Problem persatuan yang kini mulai retak pun, bisa diselesaikan dengan syariah Islam, yakni melalui konsep ukhuwah Islamiyah bagi sesama muslim, dan melalui penerapan syariah Islam dalam mengatur interaksi antar sesama rakyat sebagai hukum formal yang berlaku. Sebab syariah Islam sepanjang sejarah gemilangnya, mampu mengatur masyarakat yang plural, tanpa perlu memaksa umat agama lain masuk Islam, caranya syariah Islam secara total dijalankan umat Islam, sedangkan secara umum syariah akan mengatur berbagai urusan publik, semisal hukum pidana Islam yang tegas terhadap pelaku kriminal dan koruptor, penjagaan moral melalui aturan pergaulan Islam, keadilan dan kesetaraan dimata hukum, serta hukuman tegas bagi separatis (bughat) sembari dirangkul disadarkan bahwa separatisme adalah agenda penjajah yang hendak memecah belah negeri ini. Dengan ini problem persatuan akan bisa diselesaikan, dan akan terwujud negara kesatuan yang kuat.
Adapun problem peran negara dalam kancah Internasional, HTI yakin negeri ini bisa menjadi negara adidaya baru, dengan strategi politik luar negeri berupa dakwah dan jihad, yang dibarengi dengan pengelolaan potensi SDA dan SDM yang dimiliki negeri ini. Dakwah sejatinya adalah proses pencerdasan dan peninggkatkan taraf berpikir masyarakat, dari taraf berpikir rendah dalam kehidupan kelam yang amoral dan terbelenggu ideologi kapitalisme-sekular, menuju kehidupan Islam yang mulia dan gemilang. Sedangkan jihad adalah pembebasan dari belenggu penjajahan dan eksploitasi negara-negara imperialis. Terlebih strategi jihad sangat relevan bagi Indonesia, untuk bisa berperan serta secara aktif “menghapuskan segala bentuk penjajahan diatas dunia” sebagai mana amanat pembukaan undang-undang dasar. Dengan ini Indonesia bisa berperan untuk membantu negeri-negeri yang dilanda konflik dan negeri muslim yang sedang dijajah, seperti Palestina, Suriah, Irak, Afghanistan dll, untuk keluar dari krisis kemanusiaan sekaligus menghukum pihak yang menjadi dalang penjajahan dan menghentikan meluasnya imperialisme di permukaan bumi ini.
Dengan demikiran gagasan Khilafah Islamiyah sebetulnya sangat relevan dengan konteks Indonesia dan gagasan tersebut mampu mewujudkan cita-cita kemerdekaan, menjadi negara yang merdeka, bersatu, berdaulat, adil dan makmur, yang sangat dinantikan masyarakat Indonesia.
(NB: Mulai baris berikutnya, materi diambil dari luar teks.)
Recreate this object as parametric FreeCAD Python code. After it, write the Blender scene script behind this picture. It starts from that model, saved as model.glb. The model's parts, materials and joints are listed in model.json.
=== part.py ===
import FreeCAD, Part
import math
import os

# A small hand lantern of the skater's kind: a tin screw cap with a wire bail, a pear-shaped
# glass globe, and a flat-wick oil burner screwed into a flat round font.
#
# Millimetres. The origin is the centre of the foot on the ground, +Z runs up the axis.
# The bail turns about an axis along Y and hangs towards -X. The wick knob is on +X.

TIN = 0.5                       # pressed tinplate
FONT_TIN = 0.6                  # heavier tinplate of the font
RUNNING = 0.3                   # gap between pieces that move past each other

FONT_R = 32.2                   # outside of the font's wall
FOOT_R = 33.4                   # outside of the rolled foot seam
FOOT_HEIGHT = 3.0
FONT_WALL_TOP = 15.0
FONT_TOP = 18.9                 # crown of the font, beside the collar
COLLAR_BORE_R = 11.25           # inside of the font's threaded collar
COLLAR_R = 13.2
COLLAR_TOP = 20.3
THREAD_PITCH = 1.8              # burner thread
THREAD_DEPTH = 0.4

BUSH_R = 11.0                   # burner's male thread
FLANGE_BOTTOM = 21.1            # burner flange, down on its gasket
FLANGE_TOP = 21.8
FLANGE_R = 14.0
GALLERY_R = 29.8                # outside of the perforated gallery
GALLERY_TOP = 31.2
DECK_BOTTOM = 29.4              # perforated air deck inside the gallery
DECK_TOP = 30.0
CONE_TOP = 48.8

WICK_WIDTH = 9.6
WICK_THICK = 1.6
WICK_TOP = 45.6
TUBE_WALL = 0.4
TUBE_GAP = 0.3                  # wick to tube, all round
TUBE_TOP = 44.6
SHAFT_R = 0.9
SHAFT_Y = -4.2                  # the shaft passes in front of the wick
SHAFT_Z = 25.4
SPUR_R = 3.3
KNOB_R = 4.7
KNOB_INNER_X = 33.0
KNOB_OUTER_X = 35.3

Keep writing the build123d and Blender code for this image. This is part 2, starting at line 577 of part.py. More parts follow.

Karena itu tidak mengherankan, jika gagasan HTI mendapat dukungan dan simpati dari masyarakat luas. Sebab rakyat bisa menilai, Indonesia setelah mengalami pergantian orde, dari orde lama, orde baru, orde reformasi hingga kini, terasa sekali semakin jauh dari cita-cita kemerdekaannya. Nah disinilah peran HTI menawarkan gagasan baru (yang bersumber dari ajaran Islam) untuk keluar dari kondisi Indonesia yang terpuruk ini, menuju sebuah kehidupan Islam, orde Khilafah, sebuah kehidupan yang diridhai Allah swt. Karena itu, selayaknya gagasan HTI jangan dianggap ancaman, sebab itu baru wacana, dan wacana itu bukan HTI yang akan mewujudkanya, namun semuanya diserahkan kepada rakyat, jika seluruh rakyat Indonesia bersama para tokohnya menghendaki orde Khilafah demi kebaikan bersama bagi bangsa yang besar ini, mengapa tidak? Wallahu a’lam.